MOUSE, עבבר, in Chaldee acalbar, probably the same with the aliarbui of the Arabians or the jerboa, Leviticus xi, 29; 1 Samuel vi, 4, 5, 11, 18; Isaiah xlvi, 17. All interpreters acknowledge that the Hebrew word achbar signifies a mouse,” and more especially a field mouse.” Moses declares it to be unclean, which insinuates that it was sometimes eaten; and, indeed, it is affirmed that the Jews were so oppressed with famine during the siege of Jerusalem by the Romans, that, notwithstanding this prohibition, they were compelled to eat dogs, mice, and rats.
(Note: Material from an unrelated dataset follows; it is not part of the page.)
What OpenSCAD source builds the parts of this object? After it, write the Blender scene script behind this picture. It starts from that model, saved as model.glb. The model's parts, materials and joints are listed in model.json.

Isaiah, lxvi, 17, justly reproaches the Jews with eating the flesh of mice and other things that were impure and abominable. It is known what spoil was made by mice in the fields of the Philistines, 1 Sam. vi, 5, 6, &c, after this people had brought into the country the ark of the Lord; so that they were obliged to take the resolution to send it back, accompanied with mice and emerods of gold, as an atonement for the irreverence they had committed, and to avert from their land the vengeance that pursued them. Judea has suffered by these animals in other times. William, archbishop of Tyre, records, that in the beginning of the twelfth century a penitential council was held at Naplouse, where five and twenty canons were framed for the correction of the manners of the inhabitants of the Christian kingdom of Jerusalem, who, they apprehended, had provoked God to bring upon them the calamities of earthquakes, war, and famine. This last the archbishop ascribes to locusts and devouring mice, which had for four years together so destroyed the fruits of the earth, as seemed to cause almost a total failure in their crops. Bochart has collected many curious accounts relative to the terrible devastation made by these animals.
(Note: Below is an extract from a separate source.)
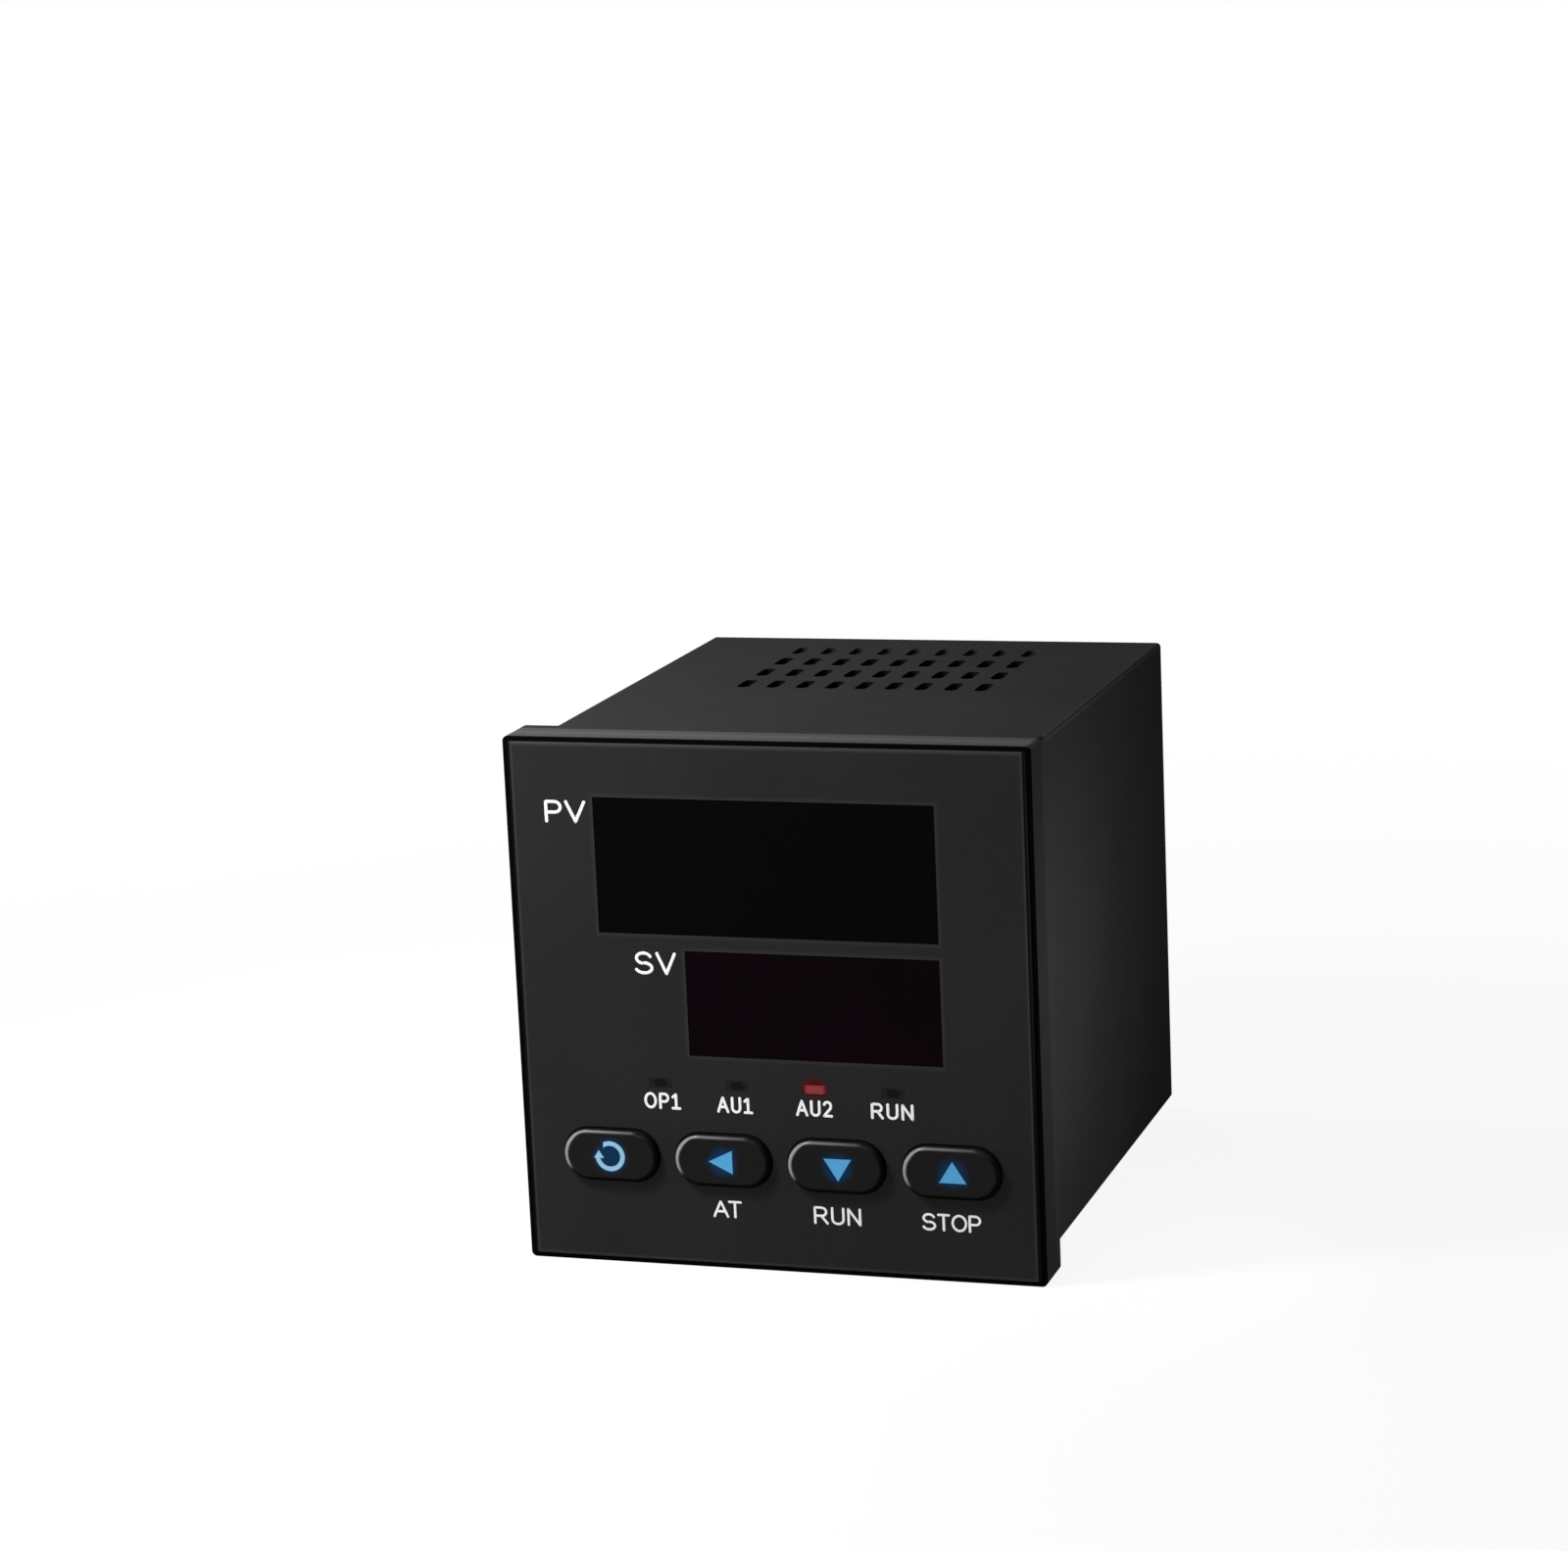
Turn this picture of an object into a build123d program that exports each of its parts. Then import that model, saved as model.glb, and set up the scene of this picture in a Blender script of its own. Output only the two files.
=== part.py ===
from build123d import *
import os

# Panel temperature controller, sizes in millimetres.
# X runs to the right of the front face, Y to the rear and Z up.
# The origin is the centre of the panel opening, in the plane of the panel's front.

# Front frame
bezel_size = 96.0
bezel_depth = 7.5
corner_radius = 1.0
rim_width = 0.8
rim_setback = 0.35
rim_round = 0.3
band_wall = 2.2
front_wall = 2.0
skirt_wall = 1.8
skirt_reach = 8.0
skirt_clearance = 0.2

# Face plate
plate_thickness = 1.2
plate_clearance = 0.1
plate_edge = 0.3

# Case
flange_overhang = 2.25
case_wall = 2.0
case_depth = 100.0
case_corner_radius = 0.8
flange_depth = 2.5

# Air slots in the top and bottom of the case
vent_length = 7.2
vent_width = 2.4
vent_pitch = 5.76
vent_columns = 9
vent_rows = 3
vent_row_pitch = 11.4
vent_first_row = 52.8
blind_vent_depth = 0.7

# Windows and their lenses
windows_top_margin = 9.65
windows_right_margin = 16.4
pv_window_left_margin = 15.6
sv_window_width = 46.4
sv_window_height = 19.1
window_gap = 2.8
lens_gap = 0.1
lens_lip = 0.9
lens_lip_thickness = 1.2
lens_setback = 0.1
window_ledge = 0.8

# Display modules behind the windows
display_thickness = 8.0
display_gap = 0.2
digit_recess = 0.4

# Lamps
lamp_count = 4
lamp_pitch = 14.3
lamp_row_rise = 33.0
lamp_window_gap = 5.15
lamp_slot_width = 4.1
lamp_slot_height = 1.7
lamp_clearance = 0.1
lamp_setback = 0.05
lamp_foot_width = 5.4
lamp_foot_height = 3.0
lamp_foot_depth = 2.0

# Keys
key_count = 4
key_left_margin = 6.975
key_right_margin = 6.575
key_gap = 3.15
key_row_rise = 19.3
key_width = 9.45
key_proud = 1.3
key_round = 0.9
key_clearance = 0.25
key_wall = 1.3
key_lip = 1.0
key_lip_thickness = 0.8
key_lip_gap = 0.2
key_stem_radius = 2.4
key_stem_length = 1.2

# Key switches
switch_size = 6.0
switch_thickness = 3.5
plunger_radius = 1.7
plunger_clearance = 0.1
plunger_entry = 0.6
plunger_bore_depth = 2.4

# Circuit boards
board_thickness = 1.6
display_board_clearance = 0.45
board_gap = 0.3
board_inset = 10.75
board_edge_gap = 0.4
board_rear = 86.5
contact_tongue_start = 76.5
contact_tongue_inset = 4.35
guide_clearance = 0.2
rail_width = 1.4
rail_height = 2.6
rail_start = 10.0
rail_end = 76.0

# Screws that hold the display board to the front frame
boss_radius = 3.0
boss_inset = 4.25
board_screw_radius = 1.05
board_screw_clearance = 0.1
board_screw_depth = 6.0
board_screw_head_radius = 2.3
board_screw_head_height = 1.6

# Rear cover and its two screws
cover_front = 89.0
cover_floor = 3.0
cover_clearance = 0.2
cover_rise = 6.8
centre_panel_screw_gap = 1.95
centre_panel_wall = 1.8
centre_panel_round = 2.0
post_width = 7.0
post_height = 6.5
post_length = 8.5
post_hole_offset = 3.2
cover_screw_radius = 1.15
cover_screw_clearance = 0.1
cover_screw_length = 8.0
cover_screw_head_radius = 2.6
cover_screw_head_height = 1.9

# Terminal blocks
block_inner_wall = 1.6
block_lip = 1.0
block_lip_thickness = 1.4
block_clearance = 0.1
barrier_thickness = 1.2
barrier_height = 6.8

# Terminals
terminal_pitch = 8.0
terminal_end_margin = 2.0
terminal_side_gap = 0.3
terminal_plate_length = 12.0
terminal_thickness = 0.7
tail_width = 3.0
tail_length = 11.5
tail_bow = 0.8
tail_clearance = 0.1
tail_contact_gap = 0.1
terminal_screw_inset = 6.4
terminal_screw_radius = 1.5
terminal_screw_clearance = 0.1
terminal_screw_depth = 2.3
terminal_screw_head_height = 2.5
screw_slot_width = 0.9
screw_slot_depth = 1.1
clamp_side_gap = 0.4
clamp_plate_thickness = 0.8

# Sockets that take the boards' contact edges
socket_depth = 11.0
socket_inner_wall = 1.6
socket_outer_wall = 1.9
socket_end_wall = 1.5
socket_clearance = 0.25
socket_pocket_width = 4.4

# Board headers
header_width = 2.5
header_depth = 2.6
header_length = 36.0

# Brace between the boards
brace_centre_depth = 67.0
brace_floor_gap = 3.75
brace_height = 5.0
brace_bar_depth = 3.0
brace_foot_depth = 12.0
brace_foot_thickness = 2.0

# Parts on the main board
chip_lead_thickness = 0.2
processor_size = 12.0
processor_thickness = 1.5
processor_lead = 1.6
processor_depth = 26.0
processor_height = 24.0
input_chip_length = 10.2
input_chip_width = 7.4
input_chip_thickness = 2.4
input_chip_lead = 1.5
input_chip_depth = 52.0
input_chip_height = 24.0
module_count = 3
module_pitch = 20.0
module_first_depth = 24.0
module_height_above_centre = -17.0
module_board_thickness = 1.2
module_board_height = 32.0
module_board_reach = 22.0
module_socket_length = 16.0
module_socket_depth = 5.0
module_socket_reach = 6.0
module_socket_slot_depth = 4.2
module_socket_clearance = 0.1
relay_length = 19.0
relay_width = 15.4
relay_depth = 10.2
relay_round = 0.8
module_chip_length = 10.2
module_chip_width = 7.4
module_chip_thickness = 2.4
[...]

MULBERRY TREE, בכא, 2 Sam. v, 23, 24; 1 Chronicles xiv, 14, 15; Psalm lxxxiv, 7. The LXX, in Chronicles, render the word by ἀπίων, pear trees;” so Aquila and the Vulgate, both in Samuel and Chronicles, pyrorum.” Others translate it the mulberry tree.” More probably it is the large shrub which the Arabs still call baca;” and which gave name to the valley where it abounded. Of this valley Celsius remarks, that it was rugged and embarrassed with bushes and stones, which could not be passed through without labour and tears;” referring to Psalm lxxxiv, 7; and the rough valley,” Deut. xxi, 4; and he quotes from a manuscript of Abu'l Fideli a description of the tree which grew there, and mentions it as bearing a fruit of an acrid taste.
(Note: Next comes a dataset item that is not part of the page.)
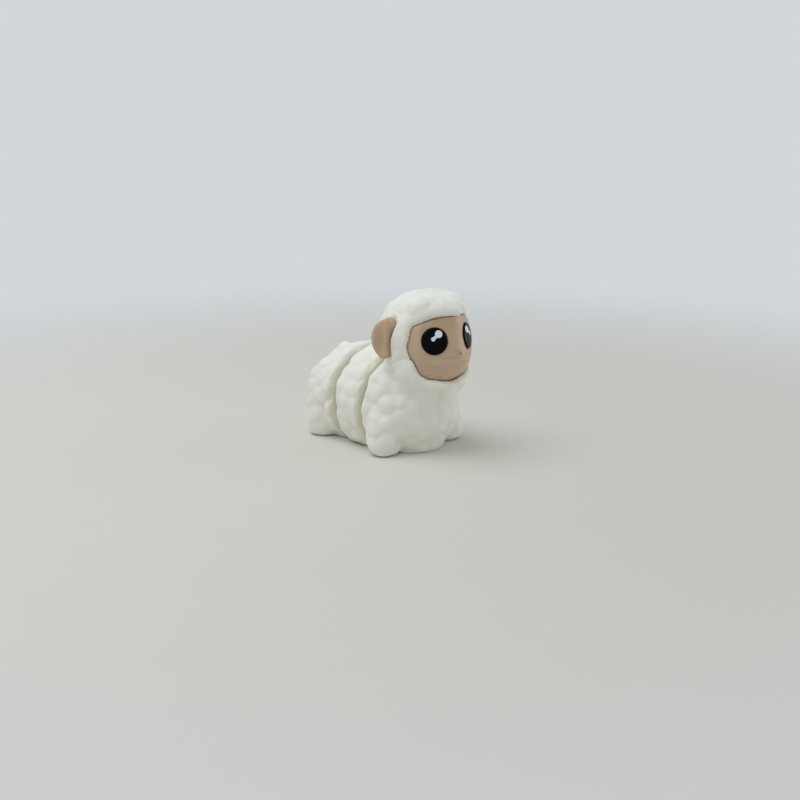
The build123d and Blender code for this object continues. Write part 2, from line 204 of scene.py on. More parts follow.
# Shape of an ear: a hollow and a fold on its outer face, its rear filled out, its front edge tucked in and
# its top corner drawn back and down
EAR_HOLLOW = Dent(depth=0.5 * MM, across=-0.9 * MM, width=1.1 * MM, along=-2.0 * MM, length=2.6 * MM)
EAR_FOLD = Dent(depth=0.25 * MM, across=0.6 * MM, width=0.5 * MM, along=-2.2 * MM, length=2.4 * MM)
EAR_FACING_EASE = (0, 0.7)
EAR_OUT_EASE = (0, 0.5 * MM)
EAR_FILL = 0.5 * MM
EAR_FILL_LEVEL = 0.25
EAR_REAR_SHARE = 0.7
EAR_BOTTOM_SHARE = 0.4
EAR_TUCK = 1.4 * MM
EAR_TUCK_EASE = (0.6 * MM, 2.6 * MM)
EAR_TUCK_TOP_SHARE = 0.6
EAR_TUCK_BACK_SHARE = 0.4
EAR_TOP_EASE = (0.5 * MM, 4 * MM)
EAR_CORNER = 0.6 * MM
EAR_CORNER_EASE = (1 * MM, 6 * MM)
EAR_FRONT_EASE = (0, 2.5 * MM)
EAR_DROP = 0.7 * MM
EAR_DROP_EASE = (2 * MM, 6.5 * MM)

# Softening of the ears and eyes
EAR_ROUNDS = 110
EYE_FACE_SIZE = 0.07 * MM
EYE_ROUNDS = 10
HIGHLIGHT_ROUNDS = 3
INLAY_EASE = (0.15 * MM, 0.5 * MM)
INLAY_REACH = 1 * MM

# Finish of the plastics: noise scales, how much each noise adds to the tone, roughness and bump heights
FLEECE_PATCH_SCALE = 240.0
FLEECE_GRAIN_SCALE = 2600.0
FLEECE_GRAIN_STRETCH = (1.0, 1.0, 2.5)
FLEECE_GRAIN_HEIGHT = 0.02 * MM
# How much the painted shade of the lumps adds to the fleece's tone
FLEECE_CREST_TONE = 0.8
FLEECE_PATCH_TONE = 0.3
FLEECE_TONE_EASE = (0.1, 0.95)
FLEECE_ROUGHNESS = (0.5, 0.62)
TAN_LAYER_SCALE = (60.0, 60.0, 4200.0)
TAN_LAYER_HEIGHT = 0.03 * MM
TAN_STREAK_SCALE = (90.0, 90.0, 1500.0)
TAN_PATCH_SCALE = 320.0
TAN_STREAK_TONE = 0.55
TAN_PATCH_TONE = 0.45
# Strength of the painted shade in the nose's notch
TAN_NOTCH_SHADE = 0.85
TAN_ROUGHNESS = (0.46, 0.58)
EYE_HAZE_SCALE = 900.0
EYE_HAZE_COLOUR = (0.0018, 0.0018, 0.0024)
EYE_ROUGHNESS = (0.16, 0.24)
EYE_COAT = (0.025, 0.04)
HIGHLIGHT_HAZE_SCALE = 1500.0
HIGHLIGHT_DULL_SHARE = 0.93
HIGHLIGHT_ROUGHNESS = (0.26, 0.36)
HAZE_HEIGHT = 0.006 * MM
WIDE_EASE = (0.2, 0.8)
NARROW_EASE = (0.3, 0.7)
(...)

MULE, פרד, 2 Sam. xiii, 29; 1 Kings i, 33; x, 25, &c. A mongrel kind of quadruped, between the horse and the ass. Its form bears a considerable resemblance to the last mentioned animal; but in its disposition it is rather vicious and intractable; so that its obstinacy has become a proverb. With this creature the early ages were probably unacquainted. It is very certain the Jews did not breed mules, because it was forbidden them to couple together two creatures of different species, Lev. xix, 19. But they were not prohibited the making use of them: thus we find in David’s time that they had become very common, and made up a considerable part of the equipage of princes, 2 Sam. xiii, 29; xviii, 9; 1 Kings i, 33, 38, 44; x, 25; 2 Chron. ix, 24.